Today’s loss highlighted some of Alford’s flaws as a coach. Aaron Holiday was tired, but UCLA had no choice but to play him. Holiday and the other star Thomas Welsh went 8-27 for the game. Game over. A tired Holiday went out with UCLA trailing 19-20 with nine minutes left in the first half. Colorado scored a three and Hands promptly made a terrible cross court pass that was intercepted (one of three ugly turnovers by Hands). Holiday came back. Alford did not even wait til the under 8. UCLA has no backup point guard and, if Holiday is off, the Bruins are toast.

Then, reason number two to fire Alford after this game is the fact that, for the first time all season, UCLA went to a an ultra-big lineup of Holiday, Kris Wilkes, Chris Smith, GG Goloman, and Welsh in the first half when both teams were only shooting threes. In fact, the last seven baskets in the first half were threes. Colorado went 10-20 from three in the first half and only 4-10 from two. What the heck, Steve? You play the big lineup for the first time all year in the next to last game which is a three-point fest?!?

The first half had three key factors.

1. UCLA had the momentum early. Holiday scored and was dominating before he received a technical foul for mouthing off. Colorado made the free throws and went on a run and never looked back.

2. Aaron Holiday had a strange half. He looked like he had tired legs so Alford took him out around the nine minute mark. Hands immediately made an ugly turnover and UCLA gave up a three. Alford decided a tired Holiday was better than no Holiday. Holiday took all of two possessions off.

3 The first half was a three-point shooting contest. Good news: UCLA was 8-14. Bad news: Colorado was 10-20. They were almost all open looks and Colorado led 45-36 at half. Significantly, Colorado scoring 45 points was unusual.

The second half looked grim as well. Then, UCLA played some defense. UCLA shut out the Buffs for 5 minutes and took the lead, 56-54, with a little over 8 minutes left on an Alex O rebound basket after being down 10. With 7:42 left, Colorado was 4-18 for the half .

But that was it. UCLA came apart. Colorado went on an 17-1 run. The lead was back and bigger. UCLA made a furious late rally, but it was too little too late.

Three takeaways

1. The other guys did their part on offense. Wilkes hit some big shots and finished with 20. Wilkes and GG got us a lead in the second half in the run were we played defense. Prince Ali hit a season high in three-pointers and did not make any obvious mistakes. The player of the game for UCLA is probably Prince Ali, who also had some nice rebounds and no turnovers.

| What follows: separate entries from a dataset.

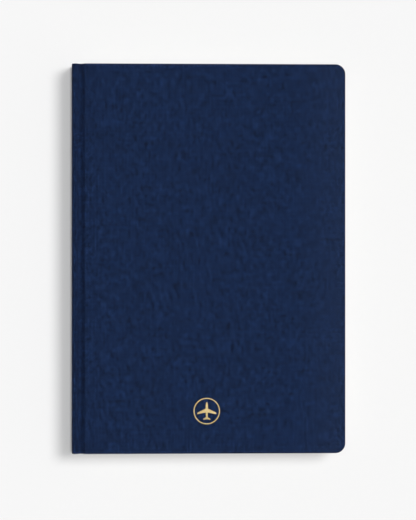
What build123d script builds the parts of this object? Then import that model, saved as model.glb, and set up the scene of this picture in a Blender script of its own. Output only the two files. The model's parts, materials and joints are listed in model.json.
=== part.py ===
from build123d import *
import os

# A case-bound pilot logbook, lying closed on its back cover. +X points from the spine to the
# fore edge, +Y to the head and +Z out of the front cover. The origin is on the surface that
# the book lies on, under the middle of the case. All lengths are in millimetres.

# The case
case_width = 151.0
case_height = 215.0
case_thickness = 17.0
corner_radius = 5.5
cloth = 0.4
board = 2.0
turn_in = 15.0
top_rounding = 0.6
inner_rounding = 0.3

# The spine panel and the groove beside it, measured in from the spine's outer face
spine_board_thickness = 1.6
spine_rounding = 1.6
spine_setback = 0.4
crest_from_spine = 2.1
crest_rounding = 0.3
groove_slope = 1.2
groove_rounding = 1.6
hinge_gap = 0.06
cover_from_spine = 7.0

# The endpapers and the leaves
endpaper = 0.2
endpaper_inset = 3.0
endpaper_fold = 0.14
leaf_gap = 0.1
leaf = 0.1
page_width = 145.0
page_height = 210.0
page_corner = 4.0
section_count = 12
fold_from_spine = 3.4
fold_rounding = 0.3
leaves_from_spine = 6.6

# What holds the sections together at their folds
glue = 0.4
mull = 0.2
mull_flap_width = 22.6
lining = 0.2
lining_setback = 1.0
band_radius = 0.9
band_tape = 12.0
thread = 0.3
thread_depth = 0.5
station_count = 6
station_spacing = 34.0

# The foil emblem near the tail: a small aeroplane in a ring
emblem_from_spine = 74.3
emblem_from_tail = 23.5
emblem_radius = 7.3
emblem_ring = 0.45
foil_recess = 0.1
foil = 0.05
fuselage_radius = 0.65
fuselage_half_length = 4.9

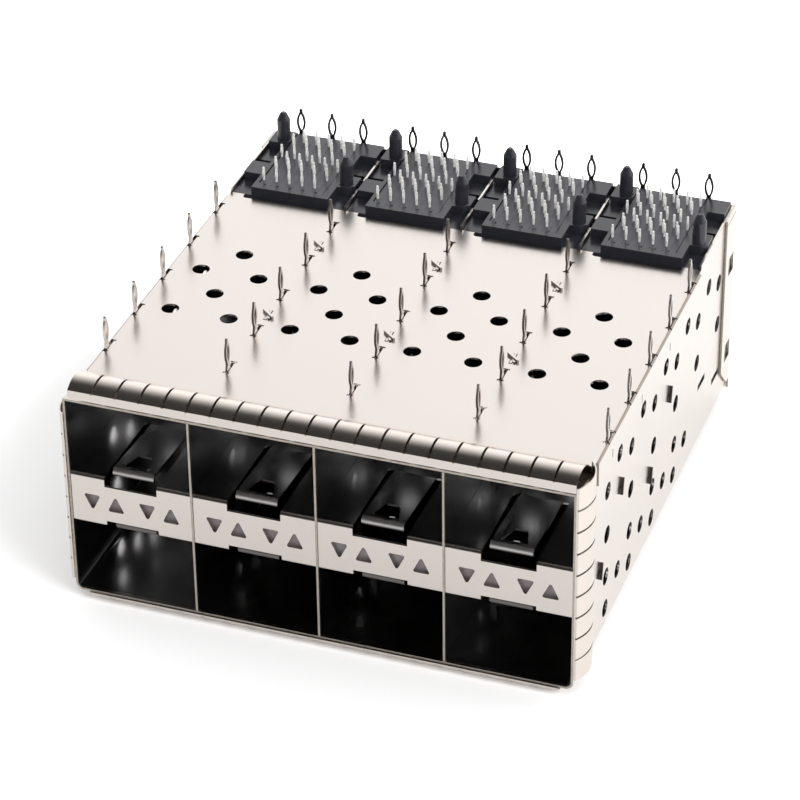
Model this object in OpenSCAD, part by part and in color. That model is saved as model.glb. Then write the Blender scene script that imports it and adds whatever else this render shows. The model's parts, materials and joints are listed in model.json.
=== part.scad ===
// SFP cage, two rows of ports by four columns, with its press-fit connectors.
// It lies on its cover, so the board side with its pins is up.
// X runs across the ports, Y from the port face to the rear, Z up to the board.
// Each piece is drawn with Y = 0 at the port edge of the sheets and Z = 0 at the
// board face, and in_place() sets it in the frame of the surface it lies on.

/* [Cage] */
// Distance between neighbouring port columns
port_pitch = 14.25; // [14.1:0.05:15.5]
// Thickness of the cage sheet
sheet = 0.25; // [0.2:0.01:0.3]
// Height from the outer face of the cover to the board face
cage_height = 24.52; // [24.2:0.01:27]
// Depth from the port edge to the inner face of the rear cover
cage_depth = 62.5; // [62:0.1:68]
// Height of the walls above the board face, behind the base plate
wall_rise = 0.55; // [0.3:0.05:0.8]
// Outer radius of the folds between the cover and the side walls
fold_radius = 0.9; // [0.5:0.05:1.5]
// Depth of the flanges that the base plate folds down outside the walls
flange_drop = 2.9; // [2.6:0.05:3.3]
// Height by which the front edge of the base plate is bent up
front_lift = 0.45; // [0.2:0.05:0.5]
// Clearance between pieces that fit together
fit = 0.03; // [0.02:0.005:0.05]

/* [Rear cover] */
// Depth of the rear cover's side flanges
rear_flange = 4.15; // [3.6:0.05:6]
// Height of the locking windows in the side flanges
window_height = 2.3; // [1.8:0.05:3]
// Distance between the pins of the rear cover
rear_pin_pitch = 3.98; // [3.5:0.02:4.3]

/* [Ports] */
// Clear height of an upper port, on the board side
port_height = 8.73; // [8.5:0.01:9.2]
// Height of the spacer between an upper and a lower port
spacer_height = 6.42; // [5.6:0.02:7]
// Distance the spacer face is set back from the port edge
spacer_setback = 0.1; // [0.05:0.05:0.4]
// Width of the latch tongue
latch_width = 4.75; // [4:0.05:5.5]
// Distance from the spacer face to the root of the latch tongue
latch_length = 11.4; // [9:0.1:14]
// Width of the slots beside the latch tongue
latch_gap = 0.68; // [0.4:0.02:0.9]
// Height by which the latch lip stands into the port
latch_lift = 0.75; // [0.4:0.05:1.2]
// Width of a triangular light opening
mark_width = 1.77; // [1.2:0.01:2.2]
// Height of a triangular light opening
mark_height = 1.83; // [1.2:0.01:2.4]
// Distance of the outer light openings from the middle of the column
mark_outer = 4.6; // [4.2:0.05:5.2]
// Distance of the inner light openings from the middle of the column
mark_inner = 1.84; // [1.4:0.02:2.4]

/* [Press-fit pins] */
// Height of the cage pins above the board face
pin_height = 4; // [3.2:0.05:5]
// Width of a pin across its eye
pin_eye = 1.1; // [0.9:0.02:1.3]
// Width of the hole in the eye
pin_hole = 0.62; // [0.5:0.02:0.8]
// Distance between the pins along a wall
pin_pitch = 7.97; // [7:0.01:8.3]
// Distance from the port edge to the first pin
pin_first = 11.5; // [10:0.1:13]

/* [Vents] */
// Diameter of the vent holes
vent_d = 2; // [1.4:0.05:2.4]
// Distance between the vent holes along the cage
vent_pitch = 9; // [8.5:0.05:9.4]

/* [Spring fingers] */
// Thickness of the spring strips
spring_sheet = 0.15; // [0.1:0.01:0.2]
// Distance between the spring fingers
finger_pitch = 2.7; // [2.4:0.01:2.72]
// Width of the slits between the fingers
finger_slit = 0.26; // [0.12:0.01:0.4]
// Height of the side and cover fingers over the sheet
finger_rise = 1.18; // [0.8:0.02:1.6]
// Height of the board-side fingers over the board face
board_rise = 2.42; // [1.9:0.02:3]
// Height of the front band of the board-side strip
band_height = 1.6; // [1.3:0.05:1.7]

/* [Connector] */
// Depth of a connector behind the base plate
connector_depth = 14.2; // [13.8:0.05:15]
// Width of the raised connector block
block_width = 9.58; // [9.2:0.02:10.5]
// Height of the raised block above the board face
block_rise = 1.1; // [0.8:0.05:1.6]
// Diameter of the guide pegs
peg_d = 1.6; // [1.2:0.05:1.65]
// Height of the guide pegs above the board face
peg_height = 4.8; // [4:0.05:6]
// Width of a port nose
nose_width = 11.2; // [10.4:0.1:12]
// Height of a port nose
nose_height = 5; // [4.2:0.1:6]
// Distance a port nose reaches forward of the connector
nose_reach = 4.6; // [3:0.1:6]
// Width of the card slot in a port nose
card_width = 9.6; // [9.2:0.1:10]
// Height of the card slot
card_height = 2; // [1.9:0.05:2.4]
// Distance between neighbouring terminal wafers
wafer_pitch = 0.8; // [0.78:0.005:0.84]
// Height of the terminal tails above the board face
tail_height = 2.7; // [2.3:0.05:3.4]
// Thickness of a terminal
terminal_sheet = 0.2; // [0.12:0.01:0.22]
// Width of a terminal inside its wafer
terminal_width = 0.5; // [0.3:0.02:0.7]

/* [Hidden] */

$fn = 48;
over = 0.5;              // how far a cutter runs past what it cuts
columns = 4;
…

2. Defense. You need to defend for 40 minutes and not just hope that the other team misses a wide open a three. For years, Alford’s defense has given open threes. It works occasionally, but it also allows average three-point shooting teams like Colorado to beat you twice in a season. This complete failure to defend the three-point line or for larges parts of a game is the third reason to fire Alford as Colorado made a season-high 14 three-pointers against UCLA.

3. NIT? Our NCAA tourney hopes now depend on winning the Pac-12 tournament. That’s not good for a team that has no backup point guard. Holiday can’t play every minute of Pac-12 Tourney effectively.

For me to say Go Bruins, it is obvious we need to Fire Alford!